So, let’s do this again, but this time cleanly. In a Facebook Post, Michael Seemann has been explaining why the Facebook App does not listen to every word you ever say, all of the time.
He is right. A telephone is a device with limited power supply, limited cooling and limited, metered connectivity. It has an operating system that monitors and manages these critical resources, hard. You can’t listen to things all of the time and expect not to be noticed. Like, “the battery is empty and my LTE budget is gone” noticed.

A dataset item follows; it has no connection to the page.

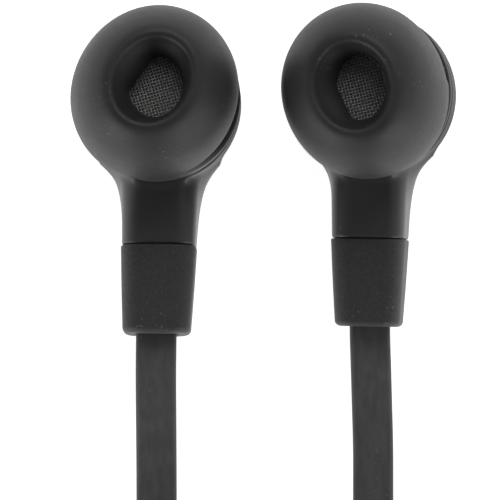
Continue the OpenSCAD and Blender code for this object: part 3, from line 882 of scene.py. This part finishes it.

Other devices, an Alexa, a Sonos One or a Google Home, are on cabled power and unmetered Wifi. The could theoretically get away with listening all of the time.
So how much data is that? Let’s do the math.
Let’s assume one human talks, on the average, one hour each day. We are not recording environmental noise or gaps in speech. Just all the words.
Let’s also assume there are at most 20.000 talking days (55 years) in a human life on the average.
Let’s assume a really good Codec, like G.723.1 with 750 Byte/s.
One hour of talking is 750 Byte * 3600s = 2700000 Byte per Hour, or 2.6 MB per hour. A less frugal codec would consume about 10x this.
A lifetime of speech in a human is around 50 GB of recording, then.
There are currently 7.5 billion (10E9) humans alive. Let’s assume there have been 5 times as many humans alive ever, with 20.000 hours/50 GB of space requirements for each.
So 37 500 000 000 humans consume 50 GB each, that’s 1 875 000 000 000 GB, 1 875 000 000 TB, 1 875 000 PB, 1 875 EB of storage.
I am simplifying by rounding up to 2000 EB, or 200 Million 10 TB drives of data. We can have 12 of these in a 1U server, so 16 666 666 servers.
Google or Facebook each have around 3 Million servers. So, no, not possible by a factor of not quite 10.
On the other hand, if we made no error with the assumptions, barely possible for all living humans. Quite possible for some hundred millions of people.